Un des autres facteurs de crise est l’absence d’unité de la zone monétaire européenne. Depuis la crise grecque, la mobilité des capitaux a disparu entre les pays de la zone euro. L’excédent d’épargne de l’Allemagne et des Pays-Bas n’est plus prêté aux autres pays qui ont dû faire disparaître leur déficit extérieur. Cette absence de mobilité des capitaux supprime un élément clef de la solidarité financière et une des raisons d’être de l’euro. Une union monétaire sert à allouer l’épargne au financement des investissements efficaces, où qu’ils soient. Pour rétablir la mobilité des capitaux, il faudrait rétablir la confiance en Allemagne et aux Pays-Bas dans une solvabilité durable des banques et des États des autres pays. Le maintien de forts déficits en Italie et en France dissuade les investisseurs allemands et hollandais d’opter pour l’Europe du Sud. La France du fait de la taille de son économie et de la puissance de sa sphère financière, peu touchée par les créances douteuses, n’a pas de problème de financement de sa dette.

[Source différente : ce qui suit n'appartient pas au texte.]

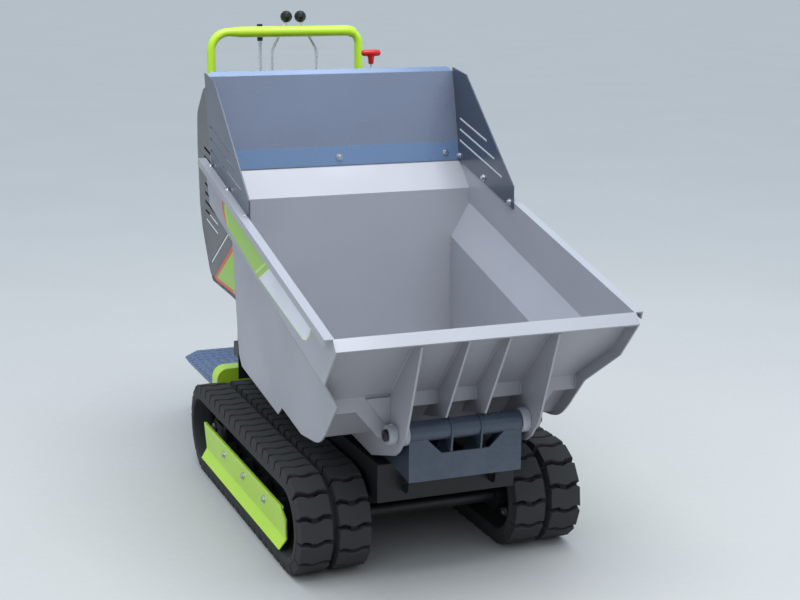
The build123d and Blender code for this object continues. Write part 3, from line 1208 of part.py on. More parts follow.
# ---------------------------------------------------------------- tipping cylinder
cylinder_base = (CHASSIS_FRONT + CYLINDER_BASE_SETBACK, CHASSIS_BOTTOM + CYLINDER_BASE_RISE)
cylinder_eye = (CYLINDER_EYE_STATION, floor_under(CYLINDER_EYE_STATION) - CYLINDER_EYE_DROP)
closed_length = math.hypot(cylinder_eye[0] - cylinder_base[0], cylinder_eye[1] - cylinder_base[1])
cylinder_plane = Plane(
    origin=(0, FRONT_AXLE_Y + cylinder_base[0], AXLE_HEIGHT + cylinder_base[1]),
    x_dir=(1, 0, 0),
    z_dir=(0, cylinder_eye[0] - cylinder_base[0], cylinder_eye[1] - cylinder_base[1]),
)
barrel_start = 2 * EYE_RADIUS + RUNNING_GAP
barrel_length = closed_length - barrel_start - 2 * EYE_RADIUS - 4 * RUNNING_GAP
bore_start = barrel_start + 2 * PLATE
with BuildPart() as cylinder_barrel:
    with BuildSketch(cylinder_plane):
        Circle(EYE_RADIUS * 2 / 3)
    extrude(amount=barrel_start + PLATE)
    with BuildSketch(cylinder_plane.offset(barrel_start)):
        Circle(BARREL_RADIUS)
    extrude(amount=barrel_length)
    with BuildSketch(side(-EYE_WIDTH / 2)):
        with Locations(cylinder_base):
            Circle(EYE_RADIUS)
    extrude(amount=EYE_WIDTH)
    with BuildSketch(cylinder_plane.offset(bore_start)):
        Circle(ROD_RADIUS + FIT)
    extrude(amount=barrel_length, mode=Mode.SUBTRACT)
    with BuildSketch(side(-EYE_WIDTH)):
        with Locations(cylinder_base):
            Circle(CYLINDER_PIN_RADIUS + FIT)
    extrude(amount=2 * EYE_WIDTH, mode=Mode.SUBTRACT)
pieces["cylinder_barrel"] = cylinder_barrel.part

with BuildPart() as cylinder_rod:
    with BuildSketch(cylinder_plane.offset(bore_start + FIT)):
        Circle(ROD_RADIUS)
    extrude(amount=closed_length - bore_start - FIT)
    with BuildSketch(side(-EYE_WIDTH / 2)):
        with Locations(cylinder_eye):
            Circle(EYE_RADIUS)
    extrude(amount=EYE_WIDTH)
pieces["cylinder_rod"] = cylinder_rod.part

mount_inner = EYE_WIDTH / 2 + PIN_CLEARANCE
mount_height = cylinder_base[1] - CHASSIS_BOTTOM - PLATE
with BuildPart() as cylinder_mount:
    with BuildSketch(side(-mount_inner - LUG_PLATE), side(mount_inner)):
        with Locations(cylinder_base):
            Circle(EYE_RADIUS)
        with Locations((cylinder_base[0], cylinder_base[1] - mount_height / 2)):
            Rectangle(2 * EYE_RADIUS, mount_height)
    extrude(amount=LUG_PLATE)
    with BuildSketch(side(-mount_inner - LUG_PLATE)):
        with Locations(cylinder_base):
            Circle(CYLINDER_PIN_RADIUS)
    extrude(amount=2 * (mount_inner + LUG_PLATE))
pieces["cylinder_mount"] = cylinder_mount.part

lug_inner = EYE_WIDTH / 2 + RUNNING_GAP
lug_front = cylinder_eye[0] - 2 * EYE_RADIUS
lug_rear = cylinder_eye[0] + 2 * EYE_RADIUS
with BuildPart() as cylinder_lugs:
    with BuildSketch(side(-lug_inner - LUG_PLATE), side(lug_inner)):
        with BuildLine():
            Polyline(
                (lug_front, floor_under(lug_front)),
                (lug_front + EYE_RADIUS, cylinder_eye[1] - EYE_RADIUS),
                (lug_rear - EYE_RADIUS, cylinder_eye[1] - EYE_RADIUS),
                (lug_rear, floor_under(lug_rear)),
                close=True,
            )
        make_face()
    extrude(amount=LUG_PLATE)
pieces["cylinder_lugs"] = cylinder_lugs.part

# ---------------------------------------------------------------- operator's platform
deck_under = PLATFORM_LEVEL - PLATFORM_THICKNESS
heel_start = PLATFORM_REAR - PLATFORM_HEEL
with BuildPart() as platform:
    with BuildSketch(side(-PLATFORM_HALF_WIDTH)):
        with BuildLine():
            # the tread, then the heel that rises behind the fold
            Polyline(
                (PLATFORM_FRONT, PLATFORM_LEVEL),
                (heel_start, PLATFORM_LEVEL),
                (PLATFORM_REAR, PLATFORM_LEVEL + PLATFORM_HEEL_RISE),
                (PLATFORM_REAR, deck_under + PLATFORM_HEEL_RISE),
                (heel_start, deck_under),
                (PLATFORM_FRONT, deck_under),
                close=True,
            )
        make_face()
    extrude(amount=2 * PLATFORM_HALF_WIDTH)
    chamfer(edges().filter_by(Axis.Z).group_by(Axis.Y)[-1], PLATFORM_CORNER)
    knuckle_starts = (-KNUCKLE_OFFSET - KNUCKLE_LENGTH / 2, KNUCKLE_OFFSET - KNUCKLE_LENGTH / 2)
    with BuildSketch(*[side(x) for x in knuckle_starts]):
        with BuildLine():
            Polyline(
                PLATFORM_PIN,
                (PLATFORM_PIN[0], PLATFORM_PIN[1] + KNUCKLE_RADIUS),
                (PLATFORM_FRONT, deck_under),
                (PLATFORM_FRONT + 3 * KNUCKLE_RADIUS, deck_under),
                (PLATFORM_PIN[0], PLATFORM_PIN[1] - KNUCKLE_RADIUS),
                close=True,
            )
        make_face()
        with Locations(PLATFORM_PIN):
            Circle(KNUCKLE_RADIUS)
            Circle(PLATFORM_PIN_RADIUS + FIT, mode=Mode.SUBTRACT)
    extrude(amount=KNUCKLE_LENGTH)
pieces["platform"] = platform.part

hinge_ear_offset = KNUCKLE_OFFSET + KNUCKLE_LENGTH / 2 + RUNNING_GAP
with BuildPart() as platform_hinge:
    ear_starts = (-hinge_ear_offset - PIN_EAR_WIDTH, -PIN_EAR_WIDTH / 2, hinge_ear_offset)
    with BuildSketch(*[side(x) for x in ear_starts]):
        with Locations(PLATFORM_PIN):
            Circle(KNUCKLE_RADIUS)
        with Locations((PLATFORM_PIN[0] - PLATFORM_PIN_GAP / 2, PLATFORM_PIN[1])):
            Rectangle(PLATFORM_PIN_GAP, 2 * KNUCKLE_RADIUS)
    extrude(amount=PIN_EAR_WIDTH)
    with BuildSketch(side(-hinge_ear_offset - PIN_EAR_WIDTH)):
        with Locations(PLATFORM_PIN):
            Circle(PLATFORM_PIN_RADIUS)
    extrude(amount=2 * (hinge_ear_offset + PIN_EAR_WIDTH))
pieces["platform_hinge"] = platform_hinge.part

for name, piece in pieces.items():
    piece.label = name
    export_step(piece, f"parts/{name}.step")
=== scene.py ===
"""Looks of the tracked site dumper: finishes, fasteners, welds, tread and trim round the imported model."""

import logging
import math
import random
from dataclasses import dataclass
from enum import Enum
from typing import Callable, Iterable, Sequence, Union

import bmesh
import bpy
from mathutils import Matrix, Vector

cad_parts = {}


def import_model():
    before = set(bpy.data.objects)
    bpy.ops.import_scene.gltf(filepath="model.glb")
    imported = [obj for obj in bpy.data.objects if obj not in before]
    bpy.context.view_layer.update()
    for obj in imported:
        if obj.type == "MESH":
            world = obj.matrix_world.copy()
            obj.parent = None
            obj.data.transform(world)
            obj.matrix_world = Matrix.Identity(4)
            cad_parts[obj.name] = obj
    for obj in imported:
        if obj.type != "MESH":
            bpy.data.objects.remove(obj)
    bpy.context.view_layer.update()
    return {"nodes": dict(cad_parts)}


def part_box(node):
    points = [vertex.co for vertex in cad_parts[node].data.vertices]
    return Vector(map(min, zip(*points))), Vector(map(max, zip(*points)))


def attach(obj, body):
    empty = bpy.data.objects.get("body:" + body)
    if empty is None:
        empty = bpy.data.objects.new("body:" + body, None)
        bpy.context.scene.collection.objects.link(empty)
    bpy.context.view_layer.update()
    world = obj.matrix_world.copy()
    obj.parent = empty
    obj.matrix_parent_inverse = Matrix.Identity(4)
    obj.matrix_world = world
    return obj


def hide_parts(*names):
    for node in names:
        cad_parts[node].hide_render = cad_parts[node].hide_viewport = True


LOG = logging.getLogger("dumper")
MM = 0.001
ACROSS, BACK, UP = Vector((1, 0, 0)), Vector((0, 1, 0)), Vector((0, 0, 1))
SIDES = {-1.0: "left", 1.0: "right"}
Colour = tuple[float, float, float]
Point2 = tuple[float, float]
Profile = tuple[Point2, ...]
Socket = bpy.types.NodeSocket
SocketValue = Union[Socket, float, int, tuple, Vector]


def screen(red: int, green: int, blue: int) -> Colour:
    """Turn a colour as it looks on a screen into the linear one a shader takes.

    Args:
        red: Red from 0 to 255.
        green: Green from 0 to 255.
        blue: Blue from 0 to 255.

    Returns:
        The linear colour.
    """
    shares = (red / 255.0, green / 255.0, blue / 255.0)
    return tuple(s / 12.92 if s <= 0.04045 else ((s + 0.055) / 1.055) ** 2.4 for s in shares)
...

Les facteurs les plus susceptibles d’entraîner des tensions financières sont à moyen terme la remontée du chômage, la création de bulles d’endettement et l’accumulation de tensions politiques. La baisse graduelle du chômage réduit d’autant cette menace mais les emplois créés sont fragiles, précaires et peu rémunérés. En cas de retournement conjoncturel, le taux de chômage pourrait augmenter rapidement. Auparavant, les grandes structures économiques, en particulier industrielles, avaient les capacités de gérer dans le temps les licenciements. Dans une économie fonctionnant à flux tendus, la gestion de l’emploi s’est durcie. La prochaine crise pourrait donc avoir des impacts plus importants et rapides, ce qui exigera de la part des pouvoirs publics des capacités de réaction importantes. Or ceux-ci peinent à se remettre de la dernière crise.